Clerics, inquisitors, oracles, and witches can cast the glyph of warding spell, which harms those who attempt to bypass it.
Clerics, oracles, sorcerers, witches, and wizards can cast the symbol of death spell, which kills those who are too close to it when it is triggered (typically by looking at it, reading it, touching it, or passing over or under it).
The rune domain includes many of these sorts of spells, and would be quite fitting for a character who is supposed to be particularly interested in runic magic. But ultimately, that character would just be a regular spellcaster who favors certain spells that share a theme, not someone who uses a special or unique type of magic.
For a more unusual sort of rune, there are the sin runes, which are basically a special sort of magic item, of which a character can have only one and can activate it with a command word as a standard action.
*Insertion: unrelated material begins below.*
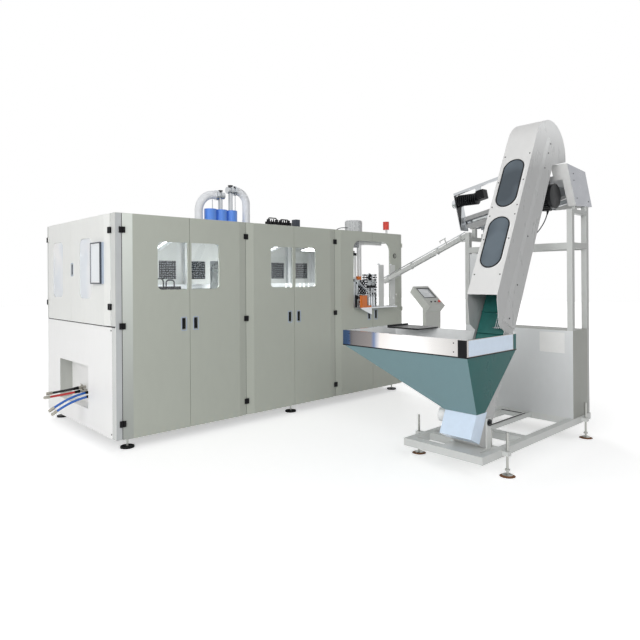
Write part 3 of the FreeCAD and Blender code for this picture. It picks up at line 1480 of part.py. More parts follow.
def build_unscrambler():
    """Side plates and cradle of the two rollers, with their own motor."""
    left, right = s.rail_x - 128, s.rail_x + 128
    long = s.roll_long
    gauge, tall, low = s.cheek_gauge, s.cheek_tall, 0 - s.cheek_low
    pieces = [
        leaning_box("cheek_left", gauge, long + 6, 34, left, -6, low),
        leaning_box("cheek_right", gauge, long + 6, tall, right - gauge, -6, low),
        leaning_box("guard_left", gauge, long + 6, 44, left, -6, 16),
        leaning_box("end_low", right - left, 6, tall + 10, left, -12, low),
        leaning_box("end_high", right - left - 2 * gauge, 6, tall, left + gauge, long, low),
        leaning_box("far_plate", 150, 6, 390, left - 112, -18, -95),
        leaning_box("top_rail", 28, 944, 28, left - 112, -18, 295),
        leaning_box("cradle_left", 40, 1124, 30, left - 10, 40, -90),
        leaning_box("cradle_right", 40, 1124, 30, right - 40, 40, -90),
    ]
    y, z = rolled(-12, 215)
    turn = Rotation(X_AXIS, 90 - float(s.roll_lean))
    can = rod("small_motor", 46, 250, left - 60, y, z, turn)
    y, z = rolled(-18, 215)
    cap = rod("small_cap", 47, 42, left - 60, y, z,
              Rotation(X_AXIS, -90 - float(s.roll_lean)))
    casing = [can]
    for k in range(4):
        y, z = rolled(10 + 30 * k, 215)
        casing.append(rod(f"small_rib_{k}", 50, 12, left - 60, y, z, turn))
    pieces += [fuse("small_casing", casing), cap]
    pieces.append(leaning_box("gearbox", 84, 90, 96, left - 102, 238, 165))
    pieces.append(leaning_box("gearbox_hanger", 20, 60, 34, left - 112, 250, 261))
    node("unscrambler", group("unscrambler", pieces))
    for name, side in (("roller_left", -1), ("roller_right", 1)):
        x = s.rail_x + side * s.roll_pitch / 2
        y, z = rolled(4, 0)
        turn = Rotation(X_AXIS, 90 - float(s.roll_lean))
        drum = rod(name + "_drum", s.roll_radius, long - 8, x, y, z, turn)
        y, z = rolled(-5.5, 0)
        shaft = rod(name + "_shaft", s.journal_radius, long + 5, x, y, z, turn)
        node(name, fuse(name, [drum, shaft]))


def build_rail():
    """The gravity rail: two bars with their clamps and a guard rod over them."""
    lower, upper = Vector(0, -112, 1460), Vector(0, -1338, 1982)
    way = upper - lower
    slope = -math.degrees(math.atan2(way.z, -way.y))
    turn = Rotation(X_AXIS, slope)
    long = way.Length
    pieces = []

    def along(name, length, width, height, x, run, up):
        place = lower + way * (run / long) + turn.multVec(Vector(0, 0, up))
        back = turn.multVec(Vector(0, -float(width), 0))
        return box(name, length, width, height, x, place.y + back.y, place.z + back.z, turn)

    thick, tall, apart = 8, 45, 42
    for i, side in enumerate((-1, 1)):
        x = s.rail_x + side * apart / 2 - thick / 2
        pieces.append(along(f"bar_{i}", thick, long, tall, x, 0, -22))
    for i, run in enumerate((60, 470, 880, 1270)):
        pieces.append(along(f"saddle_{i}", 50, 26, 8, s.rail_x - 25, run, -30))
    for i, run in enumerate((90, 500, 910, 1250)):
        pieces.append(along(f"hanger_{i}", 10, 20, 44, s.rail_x - 35, run, -12))
        pieces.append(along(f"keeper_{i}", 34, 20, 6, s.rail_x - 25, run, 32))
    place = lower + turn.multVec(Vector(0, 0, 44))
    guard = rod("guard_rod", 6, long, s.rail_x - 8, place.y, place.z,
                Rotation(X_AXIS, 90 + slope))
    pieces.append(guard)
    pieces.append(along("hook_stem", 8, 12, 62, s.rail_x - 34, 1060, 22))
    pieces.append(along("hook_arm", 8, 84, 9, s.rail_x - 34, 1000, 84))
    pieces.append(along("hook_tip", 8, 9, 26, s.rail_x - 34, 991, 67))
    node("rail", group("rail", pieces))


def build_boxes():
    """The elevator's electrical box, and the smaller one on the far post."""
    t = s.base_low + s.tube
    wide = s.stand_right - s.stand_left - s.stand_tube
    far = s.stand_far - 1
    main = box("main_box", wide - 1, far - s.base_near - 9, s.box_top - t, s.stand_left,
               s.base_near + 8, t)
    upper = box("upper_box", 70, 420, 670, s.stand_left + 10,
                s.stand_far - s.stand_tube - 420, 1090)
    grip = [box(f"grip_leg_{i}", 30, 8, 8, s.stand_left - 20, s.stand_far - 390, z)
            for i, z in enumerate((1560, 1640))]
    grip.append(box("grip_bar", 8, 8, 88, s.stand_left - 28, s.stand_far - 390, 1560))
    handle = fuse("box_grip", grip)
    node("electrical_box", group("electrical_box", [main, upper, handle]))


def build_console():
    """The free-standing desk with its sloped screen and three buttons."""
    body = doc.addObject("PartDesign::Body", "desk")
    side = new_sketch(body, "Side", "YZ_Plane")
    low, run, rise = s.panel_low, s.panel_run, s.panel_rise
    outline(side, [(0, low), (run, low + rise), (336, 1310), (76, 1041)])
    pad(body, "Head", side, s.desk_wide)
    stem = new_sketch(body, "Stem", "YZ_Plane")
    outline(stem, [(76, 10), (126, 10), (126, 1120), (76, 1060)])
    pad(body, "Column", stem, s.desk_wide)
    floor = new_sketch(body, "Floor", "YZ_Plane")
    outline(floor, [(10, 0), (250, 0), (250, 12), (10, 12)])
    pad(body, "Base", floor, s.desk_wide)
    body.Placement = machine_place(s.desk_left, s.desk_front, 0)
    slope = math.atan2(rise, run)
    tilt = Rotation(X_AXIS, math.degrees(slope))

    def on_panel(across, up, out):
        y = s.desk_front + up * math.cos(slope) - out * math.sin(slope)
        z = low + up * math.sin(slope) + out * math.cos(slope)
        return s.desk_left + across, y, z

    screen = box("screen_well", 281, 196, 8, *on_panel(32, 160, -4), tilt)
    tools = [screen]
    spots = (("console_button_left", 105, 11), ("console_button_right", 195, 11),
             ("console_stop", 285, 15))
    for name, across, radius in spots:
        tools.append(rod(name + "_bore", radius + 1, 12, *on_panel(across, 84, -10), tilt))
        stem_part = rod(name + "_stem", radius, 14, *on_panel(across, 84, -5), tilt)
        if name == "console_stop":
            dome = rod(name + "_dome", 20, 10, *on_panel(across, 84, 8), tilt)
            node(name, fuse(name, [stem_part, dome]))
        else:
            node(name, stem_part)
    node("console_body", cut("console_body", body, fuse("console_wells", tools)))


# ---------------------------------------------------------------- build

build_front_doors()
build_end_doors()
build_hmi()
build_cabinet_frame()
build_panels()
build_grilles()
build_end_lower()
build_feet()
build_clamp()
mould_half("mould_half_near", True)
mould_half("mould_half_far", False)
build_oven()
build_starwheel()
build_infeed()
build_infeed_brackets()
build_roof_tanks()
build_roof_valves()
build_roof_hoses()
build_fan_and_beacon()
build_supplies()
build_housing()
build_tower_glass()
build_belt()
build_motor()
build_hood()
build_hopper()
build_rim()
build_stand()
build_unscrambler()
build_rail()
build_boxes()
build_console()
doc.recompute()

for failed in [o for o in doc.Objects if {"Invalid", "Error"} & set(o.State)]:
    raise RuntimeError(f"{failed.Label} did not rebuild: {failed.State}")
for piece in NODES:
    if piece.Shape.isNull() or not piece.Shape.isValid():
        raise RuntimeError(f"{piece.Label} has no valid shape")
    piece.Shape.exportStep(f"parts/{piece.Label}.step")
print(len(NODES), "sub-parts")
whole = FreeCAD.BoundBox()
for piece in NODES:
    if piece.Label != "supply_hoses":
        whole.add(piece.Shape.BoundBox)
print("whole", [round(v, 2) for v in (whole.XMin, whole.XMax, whole.YMin, whole.YMax,
                                      whole.ZMin, whole.ZMax)])
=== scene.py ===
# %% [markdown]
# # A blow moulding machine in its studio
# The machine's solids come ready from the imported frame, so this file is about its looks:
# the camera that matches the photograph, the light, the finishes, and the small parts
# that are too fine for the solids. The frame is in metres, with +X along the doors, +Y away
# from them and +Z up. Places on the machine are written in millimetres.

# %% Load the frame
import math

import bmesh
import bpy
import numpy as np
from mathutils import Matrix, Vector


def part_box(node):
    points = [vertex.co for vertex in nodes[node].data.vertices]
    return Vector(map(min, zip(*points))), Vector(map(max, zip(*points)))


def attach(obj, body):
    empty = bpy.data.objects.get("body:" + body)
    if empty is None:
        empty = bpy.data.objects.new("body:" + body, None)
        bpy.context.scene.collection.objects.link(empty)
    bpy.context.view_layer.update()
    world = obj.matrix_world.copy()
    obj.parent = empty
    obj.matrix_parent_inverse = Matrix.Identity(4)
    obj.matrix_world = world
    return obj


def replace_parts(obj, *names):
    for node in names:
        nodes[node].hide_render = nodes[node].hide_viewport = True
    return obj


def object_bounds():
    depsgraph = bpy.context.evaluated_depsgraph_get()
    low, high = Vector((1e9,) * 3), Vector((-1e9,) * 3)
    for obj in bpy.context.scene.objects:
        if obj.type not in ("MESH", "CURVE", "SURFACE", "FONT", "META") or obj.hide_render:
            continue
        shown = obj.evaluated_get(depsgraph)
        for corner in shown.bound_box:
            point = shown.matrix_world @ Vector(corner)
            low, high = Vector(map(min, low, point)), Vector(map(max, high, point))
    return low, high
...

They can be created using the Inscribe Rune item-creation feat, which is available to any spellcaster with caster level 3rd, but the prices of the runes are much too high to consider for a character of that level (the cheapest, by a lot, are the rune of the inscrutable one, at 36,000 gp and the rune of resistance at 45,000 gp; the next cheapest is the rune of razing at 91,000 gp and the rest are all above 100,000 gp). Thus, Inscribe Rune is probably only worth considering at quite high levels, and only if a couple of people in the party would otherwise pay full price for a sin rune.
Finally, third-party book Ultimate Psionics includes a variant on page 142 for treating their psionics rules as rune magic, by simply renaming things. It’s a rather interesting take that I enjoy much more than the above.